_INSTRUCTION_
Quote verbatim every line from the line containing "# The side wall, rolled" to the line containing "low, high = Vector((1e9,)", inclusive of both, and no other line.

_MATERIAL SHOWN_

[Start]

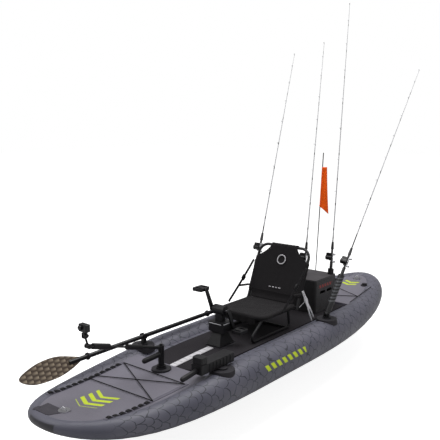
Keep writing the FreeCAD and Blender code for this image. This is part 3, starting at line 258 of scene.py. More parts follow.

[End]
[Start]

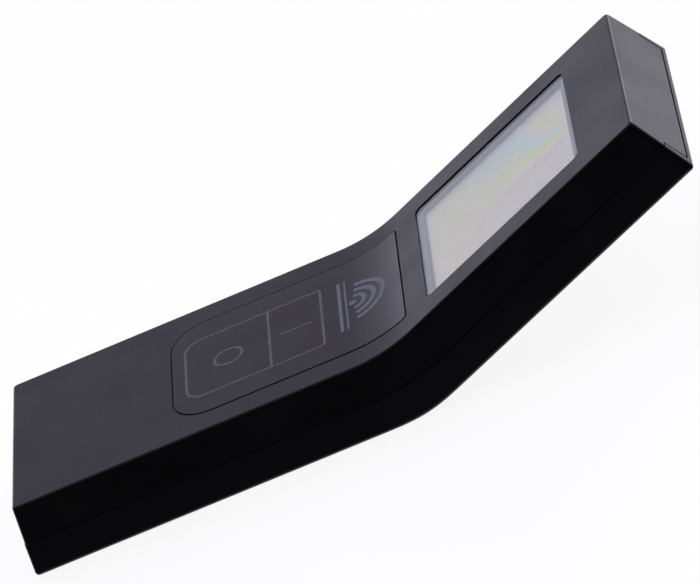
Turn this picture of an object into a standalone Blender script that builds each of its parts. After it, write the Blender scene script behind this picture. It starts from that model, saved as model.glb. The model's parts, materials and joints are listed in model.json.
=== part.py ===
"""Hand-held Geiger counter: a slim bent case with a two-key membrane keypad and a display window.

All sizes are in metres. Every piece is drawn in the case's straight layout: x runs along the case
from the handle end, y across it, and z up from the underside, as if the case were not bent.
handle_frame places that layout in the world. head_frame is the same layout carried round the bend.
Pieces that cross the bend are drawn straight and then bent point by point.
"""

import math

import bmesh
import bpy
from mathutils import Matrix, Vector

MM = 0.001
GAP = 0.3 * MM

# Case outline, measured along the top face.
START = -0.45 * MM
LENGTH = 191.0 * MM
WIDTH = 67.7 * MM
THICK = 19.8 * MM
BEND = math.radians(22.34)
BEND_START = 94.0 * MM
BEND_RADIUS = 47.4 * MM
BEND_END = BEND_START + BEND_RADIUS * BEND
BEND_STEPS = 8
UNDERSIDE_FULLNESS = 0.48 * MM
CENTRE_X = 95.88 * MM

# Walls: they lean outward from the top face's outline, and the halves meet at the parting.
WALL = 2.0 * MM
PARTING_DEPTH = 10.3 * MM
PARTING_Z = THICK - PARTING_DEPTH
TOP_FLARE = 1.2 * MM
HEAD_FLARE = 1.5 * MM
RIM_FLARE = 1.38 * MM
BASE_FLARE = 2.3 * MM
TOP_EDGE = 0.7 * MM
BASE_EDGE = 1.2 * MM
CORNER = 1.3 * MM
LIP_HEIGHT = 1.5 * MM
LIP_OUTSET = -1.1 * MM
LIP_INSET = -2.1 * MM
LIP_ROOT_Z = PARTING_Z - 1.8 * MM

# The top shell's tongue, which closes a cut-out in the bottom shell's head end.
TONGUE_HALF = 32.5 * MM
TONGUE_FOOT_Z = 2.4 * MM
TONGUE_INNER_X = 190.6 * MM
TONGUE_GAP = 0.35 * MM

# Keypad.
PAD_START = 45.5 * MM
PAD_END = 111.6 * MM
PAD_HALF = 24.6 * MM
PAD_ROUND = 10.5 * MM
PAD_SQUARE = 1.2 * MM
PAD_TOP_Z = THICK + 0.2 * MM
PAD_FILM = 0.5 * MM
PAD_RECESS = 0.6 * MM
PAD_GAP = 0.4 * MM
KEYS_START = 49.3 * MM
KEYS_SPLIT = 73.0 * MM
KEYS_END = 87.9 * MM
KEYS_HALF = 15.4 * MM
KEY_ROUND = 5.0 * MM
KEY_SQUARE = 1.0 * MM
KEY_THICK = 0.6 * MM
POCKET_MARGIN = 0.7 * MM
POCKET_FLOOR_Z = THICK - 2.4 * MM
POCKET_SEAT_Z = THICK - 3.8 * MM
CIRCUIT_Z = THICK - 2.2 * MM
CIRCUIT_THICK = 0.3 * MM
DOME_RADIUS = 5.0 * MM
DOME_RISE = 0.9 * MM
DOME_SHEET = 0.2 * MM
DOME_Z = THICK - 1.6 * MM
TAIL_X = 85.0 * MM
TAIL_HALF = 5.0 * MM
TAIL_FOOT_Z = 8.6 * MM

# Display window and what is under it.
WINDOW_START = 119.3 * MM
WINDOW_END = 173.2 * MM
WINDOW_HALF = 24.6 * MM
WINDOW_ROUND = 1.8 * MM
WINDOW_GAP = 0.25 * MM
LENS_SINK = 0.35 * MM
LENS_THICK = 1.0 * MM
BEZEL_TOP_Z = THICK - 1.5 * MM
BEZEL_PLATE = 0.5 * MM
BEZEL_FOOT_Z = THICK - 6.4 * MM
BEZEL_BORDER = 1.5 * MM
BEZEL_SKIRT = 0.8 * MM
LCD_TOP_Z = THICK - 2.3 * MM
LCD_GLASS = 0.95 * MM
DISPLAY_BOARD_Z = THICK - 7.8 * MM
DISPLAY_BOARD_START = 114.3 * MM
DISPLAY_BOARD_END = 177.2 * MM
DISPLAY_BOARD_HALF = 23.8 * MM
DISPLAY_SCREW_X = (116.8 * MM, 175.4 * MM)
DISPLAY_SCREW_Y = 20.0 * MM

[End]
[Start]

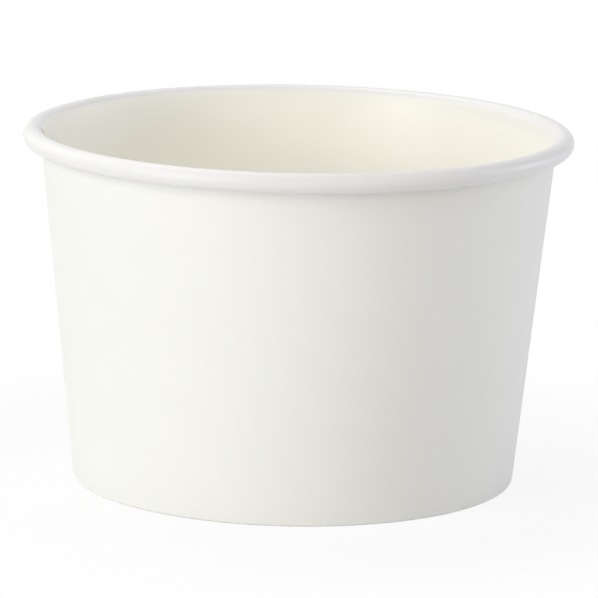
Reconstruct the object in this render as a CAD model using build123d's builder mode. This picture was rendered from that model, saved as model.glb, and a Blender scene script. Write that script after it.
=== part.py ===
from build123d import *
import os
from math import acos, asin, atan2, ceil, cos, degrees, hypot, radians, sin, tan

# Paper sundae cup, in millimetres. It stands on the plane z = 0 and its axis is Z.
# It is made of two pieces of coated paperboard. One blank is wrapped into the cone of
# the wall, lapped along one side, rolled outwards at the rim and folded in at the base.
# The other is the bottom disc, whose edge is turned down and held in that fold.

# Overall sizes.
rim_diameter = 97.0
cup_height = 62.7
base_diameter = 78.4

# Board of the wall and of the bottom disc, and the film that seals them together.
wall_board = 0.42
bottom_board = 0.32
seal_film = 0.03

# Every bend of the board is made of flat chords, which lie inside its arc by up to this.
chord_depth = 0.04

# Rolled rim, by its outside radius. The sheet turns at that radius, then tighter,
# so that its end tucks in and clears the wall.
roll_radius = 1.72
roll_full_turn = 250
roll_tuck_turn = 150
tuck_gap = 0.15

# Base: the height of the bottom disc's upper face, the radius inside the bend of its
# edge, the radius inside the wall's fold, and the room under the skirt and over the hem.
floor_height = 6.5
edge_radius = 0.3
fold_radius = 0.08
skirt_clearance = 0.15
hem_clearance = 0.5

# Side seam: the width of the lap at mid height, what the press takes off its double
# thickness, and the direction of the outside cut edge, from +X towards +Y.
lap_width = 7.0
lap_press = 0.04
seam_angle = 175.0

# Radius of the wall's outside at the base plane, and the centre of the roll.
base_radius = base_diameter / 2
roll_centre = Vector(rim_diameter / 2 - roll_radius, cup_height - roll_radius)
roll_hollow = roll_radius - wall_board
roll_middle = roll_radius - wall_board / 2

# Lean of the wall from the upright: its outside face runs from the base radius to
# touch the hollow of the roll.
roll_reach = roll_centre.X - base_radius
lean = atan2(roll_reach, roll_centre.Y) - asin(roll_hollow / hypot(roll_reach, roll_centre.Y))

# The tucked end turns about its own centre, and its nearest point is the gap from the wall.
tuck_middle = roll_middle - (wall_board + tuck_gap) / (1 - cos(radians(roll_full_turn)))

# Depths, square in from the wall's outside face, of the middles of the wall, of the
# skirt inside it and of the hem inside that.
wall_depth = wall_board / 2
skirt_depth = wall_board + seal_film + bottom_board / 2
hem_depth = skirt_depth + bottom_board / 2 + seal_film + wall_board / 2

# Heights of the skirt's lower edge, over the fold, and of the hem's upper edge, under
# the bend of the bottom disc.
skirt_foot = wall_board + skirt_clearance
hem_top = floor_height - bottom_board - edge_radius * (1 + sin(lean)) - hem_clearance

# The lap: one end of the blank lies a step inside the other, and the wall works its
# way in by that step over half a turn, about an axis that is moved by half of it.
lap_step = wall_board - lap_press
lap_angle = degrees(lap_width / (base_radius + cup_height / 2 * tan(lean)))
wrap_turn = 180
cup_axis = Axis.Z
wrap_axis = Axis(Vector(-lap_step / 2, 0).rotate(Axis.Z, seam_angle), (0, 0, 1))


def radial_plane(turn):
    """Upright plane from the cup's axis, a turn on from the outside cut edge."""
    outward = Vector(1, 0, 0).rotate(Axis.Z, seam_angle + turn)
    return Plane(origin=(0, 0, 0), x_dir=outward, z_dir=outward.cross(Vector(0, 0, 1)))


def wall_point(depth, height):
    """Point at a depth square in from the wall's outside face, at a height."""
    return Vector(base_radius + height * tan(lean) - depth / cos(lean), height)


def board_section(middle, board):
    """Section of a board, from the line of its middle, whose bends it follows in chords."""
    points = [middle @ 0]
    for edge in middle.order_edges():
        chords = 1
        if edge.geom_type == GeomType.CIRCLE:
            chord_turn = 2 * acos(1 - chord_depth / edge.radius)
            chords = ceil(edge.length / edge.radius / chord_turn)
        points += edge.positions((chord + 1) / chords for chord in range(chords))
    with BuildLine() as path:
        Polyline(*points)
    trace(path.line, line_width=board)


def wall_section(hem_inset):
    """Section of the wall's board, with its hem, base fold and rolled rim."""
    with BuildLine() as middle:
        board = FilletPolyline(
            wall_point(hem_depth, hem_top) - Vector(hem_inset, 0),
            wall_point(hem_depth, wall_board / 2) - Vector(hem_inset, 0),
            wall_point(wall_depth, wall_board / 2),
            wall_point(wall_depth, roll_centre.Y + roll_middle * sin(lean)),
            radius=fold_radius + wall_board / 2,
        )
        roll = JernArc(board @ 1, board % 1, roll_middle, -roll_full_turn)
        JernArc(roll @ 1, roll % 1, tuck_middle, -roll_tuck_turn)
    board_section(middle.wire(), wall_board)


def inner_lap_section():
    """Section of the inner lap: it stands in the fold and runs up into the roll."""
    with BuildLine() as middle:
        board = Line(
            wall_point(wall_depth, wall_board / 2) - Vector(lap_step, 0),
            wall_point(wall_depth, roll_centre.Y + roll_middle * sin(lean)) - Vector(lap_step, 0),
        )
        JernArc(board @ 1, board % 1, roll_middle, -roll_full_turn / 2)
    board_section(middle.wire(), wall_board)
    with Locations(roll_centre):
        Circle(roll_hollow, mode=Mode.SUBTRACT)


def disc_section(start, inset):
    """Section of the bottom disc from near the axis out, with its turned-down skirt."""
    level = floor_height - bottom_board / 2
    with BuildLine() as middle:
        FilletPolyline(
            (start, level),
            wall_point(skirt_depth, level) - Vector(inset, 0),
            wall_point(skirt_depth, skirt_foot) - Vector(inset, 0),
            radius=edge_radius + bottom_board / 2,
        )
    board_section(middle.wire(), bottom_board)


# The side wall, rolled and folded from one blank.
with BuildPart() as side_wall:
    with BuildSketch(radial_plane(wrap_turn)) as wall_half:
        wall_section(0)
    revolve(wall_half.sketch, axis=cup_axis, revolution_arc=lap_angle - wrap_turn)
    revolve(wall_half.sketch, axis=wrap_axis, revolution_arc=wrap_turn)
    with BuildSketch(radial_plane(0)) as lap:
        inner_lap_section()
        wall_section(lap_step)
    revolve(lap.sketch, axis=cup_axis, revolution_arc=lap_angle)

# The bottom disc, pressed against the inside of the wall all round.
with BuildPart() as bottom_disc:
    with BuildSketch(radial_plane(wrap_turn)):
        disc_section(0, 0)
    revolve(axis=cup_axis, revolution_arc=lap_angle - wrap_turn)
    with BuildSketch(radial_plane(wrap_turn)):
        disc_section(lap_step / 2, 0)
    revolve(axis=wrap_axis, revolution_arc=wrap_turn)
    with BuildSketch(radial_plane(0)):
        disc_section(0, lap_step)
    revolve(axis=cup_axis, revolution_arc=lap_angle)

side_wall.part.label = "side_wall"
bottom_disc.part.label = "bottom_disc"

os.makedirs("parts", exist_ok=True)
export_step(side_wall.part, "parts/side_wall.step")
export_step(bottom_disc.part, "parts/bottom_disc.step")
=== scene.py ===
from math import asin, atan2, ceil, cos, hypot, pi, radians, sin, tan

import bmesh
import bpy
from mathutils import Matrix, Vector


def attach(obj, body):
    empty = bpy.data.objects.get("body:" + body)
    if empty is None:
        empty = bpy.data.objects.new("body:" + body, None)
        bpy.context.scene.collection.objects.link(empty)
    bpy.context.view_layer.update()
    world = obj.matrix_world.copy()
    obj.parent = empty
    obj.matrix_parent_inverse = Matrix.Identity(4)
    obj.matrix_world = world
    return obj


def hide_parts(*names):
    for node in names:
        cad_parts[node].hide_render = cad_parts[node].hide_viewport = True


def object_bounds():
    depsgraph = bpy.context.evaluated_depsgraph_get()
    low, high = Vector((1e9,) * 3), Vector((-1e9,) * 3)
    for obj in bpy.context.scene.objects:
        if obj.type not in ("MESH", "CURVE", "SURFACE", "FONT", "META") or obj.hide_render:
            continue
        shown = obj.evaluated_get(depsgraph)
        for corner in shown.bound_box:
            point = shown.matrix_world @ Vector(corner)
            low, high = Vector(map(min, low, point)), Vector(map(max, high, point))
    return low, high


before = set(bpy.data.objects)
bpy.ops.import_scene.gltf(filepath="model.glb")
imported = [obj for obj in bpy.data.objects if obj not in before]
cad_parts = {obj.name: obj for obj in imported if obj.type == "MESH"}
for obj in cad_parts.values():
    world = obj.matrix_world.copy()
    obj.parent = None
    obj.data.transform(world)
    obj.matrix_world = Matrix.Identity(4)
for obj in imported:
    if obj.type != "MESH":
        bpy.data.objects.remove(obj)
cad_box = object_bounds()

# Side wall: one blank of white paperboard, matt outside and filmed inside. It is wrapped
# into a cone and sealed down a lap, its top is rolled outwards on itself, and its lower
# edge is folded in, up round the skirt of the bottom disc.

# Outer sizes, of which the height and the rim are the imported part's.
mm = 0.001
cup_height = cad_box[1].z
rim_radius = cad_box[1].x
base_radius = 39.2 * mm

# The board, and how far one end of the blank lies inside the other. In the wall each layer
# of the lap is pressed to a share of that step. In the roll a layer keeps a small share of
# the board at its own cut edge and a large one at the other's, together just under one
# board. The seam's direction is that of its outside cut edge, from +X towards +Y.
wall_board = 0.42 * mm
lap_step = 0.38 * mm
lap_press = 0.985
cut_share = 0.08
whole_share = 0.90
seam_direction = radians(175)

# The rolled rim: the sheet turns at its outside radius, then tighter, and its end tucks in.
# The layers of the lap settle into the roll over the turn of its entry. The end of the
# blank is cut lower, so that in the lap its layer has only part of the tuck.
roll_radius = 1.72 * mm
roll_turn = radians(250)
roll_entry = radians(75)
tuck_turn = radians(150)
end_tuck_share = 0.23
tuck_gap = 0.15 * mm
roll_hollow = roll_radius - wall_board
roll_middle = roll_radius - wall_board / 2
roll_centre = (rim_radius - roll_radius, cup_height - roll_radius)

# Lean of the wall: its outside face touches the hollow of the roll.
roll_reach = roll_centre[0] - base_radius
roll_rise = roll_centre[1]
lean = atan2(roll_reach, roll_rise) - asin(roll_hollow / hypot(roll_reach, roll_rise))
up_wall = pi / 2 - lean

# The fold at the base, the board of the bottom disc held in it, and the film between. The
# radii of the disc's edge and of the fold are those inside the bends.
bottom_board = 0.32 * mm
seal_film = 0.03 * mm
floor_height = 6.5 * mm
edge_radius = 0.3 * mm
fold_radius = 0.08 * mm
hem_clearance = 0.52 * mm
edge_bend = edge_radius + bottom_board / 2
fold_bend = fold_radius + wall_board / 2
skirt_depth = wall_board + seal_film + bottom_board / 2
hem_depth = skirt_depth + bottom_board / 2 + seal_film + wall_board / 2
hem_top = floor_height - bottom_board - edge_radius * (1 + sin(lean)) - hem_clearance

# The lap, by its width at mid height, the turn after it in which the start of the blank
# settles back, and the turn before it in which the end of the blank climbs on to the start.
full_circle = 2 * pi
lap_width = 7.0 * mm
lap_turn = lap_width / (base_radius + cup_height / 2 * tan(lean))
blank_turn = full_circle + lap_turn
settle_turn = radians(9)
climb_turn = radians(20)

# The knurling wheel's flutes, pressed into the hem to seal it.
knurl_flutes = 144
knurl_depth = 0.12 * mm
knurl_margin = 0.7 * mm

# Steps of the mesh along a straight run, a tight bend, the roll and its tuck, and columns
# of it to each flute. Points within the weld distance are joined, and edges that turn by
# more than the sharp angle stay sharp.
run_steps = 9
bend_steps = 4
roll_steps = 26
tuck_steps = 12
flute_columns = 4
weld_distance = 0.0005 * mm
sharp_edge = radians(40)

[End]

_SOLUTION FOR THIS TASK_
# The side wall, rolled and folded from one blank.
with BuildPart() as side_wall:
    with BuildSketch(radial_plane(wrap_turn)) as wall_half:
        wall_section(0)
    revolve(wall_half.sketch, axis=cup_axis, revolution_arc=lap_angle - wrap_turn)
    revolve(wall_half.sketch, axis=wrap_axis, revolution_arc=wrap_turn)
    with BuildSketch(radial_plane(0)) as lap:
        inner_lap_section()
        wall_section(lap_step)
    revolve(lap.sketch, axis=cup_axis, revolution_arc=lap_angle)

# The bottom disc, pressed against the inside of the wall all round.
with BuildPart() as bottom_disc:
    with BuildSketch(radial_plane(wrap_turn)):
        disc_section(0, 0)
    revolve(axis=cup_axis, revolution_arc=lap_angle - wrap_turn)
    with BuildSketch(radial_plane(wrap_turn)):
        disc_section(lap_step / 2, 0)
    revolve(axis=wrap_axis, revolution_arc=wrap_turn)
    with BuildSketch(radial_plane(0)):
        disc_section(0, lap_step)
    revolve(axis=cup_axis, revolution_arc=lap_angle)

side_wall.part.label = "side_wall"
bottom_disc.part.label = "bottom_disc"

os.makedirs("parts", exist_ok=True)
export_step(side_wall.part, "parts/side_wall.step")
export_step(bottom_disc.part, "parts/bottom_disc.step")
=== scene.py ===
from math import asin, atan2, ceil, cos, hypot, pi, radians, sin, tan

import bmesh
import bpy
from mathutils import Matrix, Vector


def attach(obj, body):
    empty = bpy.data.objects.get("body:" + body)
    if empty is None:
        empty = bpy.data.objects.new("body:" + body, None)
        bpy.context.scene.collection.objects.link(empty)
    bpy.context.view_layer.update()
    world = obj.matrix_world.copy()
    obj.parent = empty
    obj.matrix_parent_inverse = Matrix.Identity(4)
    obj.matrix_world = world
    return obj


def hide_parts(*names):
    for node in names:
        cad_parts[node].hide_render = cad_parts[node].hide_viewport = True


def object_bounds():
    depsgraph = bpy.context.evaluated_depsgraph_get()
    low, high = Vector((1e9,) * 3), Vector((-1e9,) * 3)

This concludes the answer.